Between 1930 and 1945,
Plainfield, along with the rest of the nation, underwent the trauma
of the Great Depression and challenge of another world war.
The period brought about a prolonged crisis and significant
change. With textile
employers closing their factories, Plainfield began its struggle to
develop a diversified economy.
WHY PLAINFIELD?
Incorporated
1699
The
history of Plainfield officially began with its incorporation by an
act of the General Court of Connecticut in May 1699.

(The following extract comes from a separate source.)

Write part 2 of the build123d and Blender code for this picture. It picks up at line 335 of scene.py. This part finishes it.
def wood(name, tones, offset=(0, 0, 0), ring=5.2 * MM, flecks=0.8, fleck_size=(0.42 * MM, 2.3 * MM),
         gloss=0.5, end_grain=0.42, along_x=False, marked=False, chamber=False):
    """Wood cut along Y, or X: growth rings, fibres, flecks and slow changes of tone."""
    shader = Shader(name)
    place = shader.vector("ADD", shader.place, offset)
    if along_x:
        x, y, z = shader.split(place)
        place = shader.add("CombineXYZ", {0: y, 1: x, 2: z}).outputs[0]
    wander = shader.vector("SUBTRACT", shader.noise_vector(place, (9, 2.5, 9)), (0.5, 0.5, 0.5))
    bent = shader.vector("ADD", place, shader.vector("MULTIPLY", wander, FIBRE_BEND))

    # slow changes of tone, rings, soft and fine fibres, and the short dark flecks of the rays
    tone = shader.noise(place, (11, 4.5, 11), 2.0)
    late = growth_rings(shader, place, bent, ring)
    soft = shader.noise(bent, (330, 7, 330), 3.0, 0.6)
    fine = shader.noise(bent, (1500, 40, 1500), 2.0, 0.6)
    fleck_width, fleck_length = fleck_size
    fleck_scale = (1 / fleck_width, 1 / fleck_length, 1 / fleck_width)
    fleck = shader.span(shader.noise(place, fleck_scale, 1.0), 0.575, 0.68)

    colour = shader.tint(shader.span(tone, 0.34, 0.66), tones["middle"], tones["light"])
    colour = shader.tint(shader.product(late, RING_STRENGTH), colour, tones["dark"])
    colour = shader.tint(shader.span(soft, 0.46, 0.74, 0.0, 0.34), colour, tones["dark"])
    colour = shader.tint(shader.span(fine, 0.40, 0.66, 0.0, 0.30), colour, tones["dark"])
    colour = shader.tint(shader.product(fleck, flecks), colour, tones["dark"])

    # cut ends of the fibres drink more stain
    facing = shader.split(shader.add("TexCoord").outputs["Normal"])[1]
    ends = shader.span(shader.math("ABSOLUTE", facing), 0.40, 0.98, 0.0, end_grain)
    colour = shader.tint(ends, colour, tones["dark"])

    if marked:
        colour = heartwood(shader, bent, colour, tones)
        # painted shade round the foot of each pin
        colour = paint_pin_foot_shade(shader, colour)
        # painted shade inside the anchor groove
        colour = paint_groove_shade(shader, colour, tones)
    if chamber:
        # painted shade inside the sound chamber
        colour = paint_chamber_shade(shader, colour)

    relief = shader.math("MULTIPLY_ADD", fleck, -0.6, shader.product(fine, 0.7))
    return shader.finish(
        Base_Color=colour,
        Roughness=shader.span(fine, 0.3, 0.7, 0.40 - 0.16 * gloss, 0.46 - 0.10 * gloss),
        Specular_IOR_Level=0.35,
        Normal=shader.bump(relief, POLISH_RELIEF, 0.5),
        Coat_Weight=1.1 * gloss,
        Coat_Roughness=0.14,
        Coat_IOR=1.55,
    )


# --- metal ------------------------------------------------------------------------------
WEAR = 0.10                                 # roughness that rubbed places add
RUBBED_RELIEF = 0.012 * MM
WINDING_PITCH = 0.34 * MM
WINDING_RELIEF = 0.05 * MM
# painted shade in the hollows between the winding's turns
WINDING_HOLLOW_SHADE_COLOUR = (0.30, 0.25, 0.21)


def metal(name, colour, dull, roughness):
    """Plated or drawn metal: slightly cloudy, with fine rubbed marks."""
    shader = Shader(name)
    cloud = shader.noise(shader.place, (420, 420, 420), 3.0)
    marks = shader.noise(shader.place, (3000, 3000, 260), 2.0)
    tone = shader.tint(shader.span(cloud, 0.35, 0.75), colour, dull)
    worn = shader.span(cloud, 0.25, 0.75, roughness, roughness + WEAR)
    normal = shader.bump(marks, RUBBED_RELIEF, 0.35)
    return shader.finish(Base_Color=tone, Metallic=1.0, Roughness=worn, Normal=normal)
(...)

In the year it was accepted by the legislature as a township
and in the five decades preceding it, the area where Plainfield is
located was known to European settlers as the Quinebaug country, an
English transcription of the Indian name for the tribe or band of
Native Americans inhabiting the area, and for the river which flows
through eastern Connecticut before joining the Shetucket river at
Norwich.
Migrants
to the lands along the Quinebaug River, whether Native American or
European, were attracted by the same physical features and natural
resources – fertile land consisting of meadows and upland, and abundant
water from the area’s springs, streams and rivers.
The
very name Plainfield, bestowed by Governor Fitz-John Winthrop in 1700,
testifies to the importance placed on those fertile open fields along
the Quinebaug which yielded heavy crops of Indian corn to the Quinebaug
Indians as well as abundant harvests of wheat and rye to European
farmers who first came to work the land in the late 1680s and 1690s.
The settlement of Connecticut was in some measure a consequence
of the Great Migration that took place in the 1630s when some 20,000
English Puritans fled Old England for New England.
The need to provide farms for children and grandchildren led
to expansion beyond the original river towns to the frontier, including
Plainfield.
THE
FOUNDING
According
to historian Benjamin Trumbull, “there were a small number of families
on the lands” in 1653 when the Winthrop family purchased the land
that would become Plainfield, “but the planters were few until 1689.”
Both
the Winthrops and James Fitch, Jr., who also claimed the land, recruited
settlers willing to relocate in the frontier conditions of eastern
Connecticut. Those drawn
by the Winthrops planted themselves on the east band of the Quinebaug;
those attracted by Fitch settled on the west side, and would, four
years after the incorporation of Plainfield, establish their own town
of Canterbury.
Efforts
by settlers to form a new town began in 1693, but it was not until
1699 that a petition was seriously considered by the General Court.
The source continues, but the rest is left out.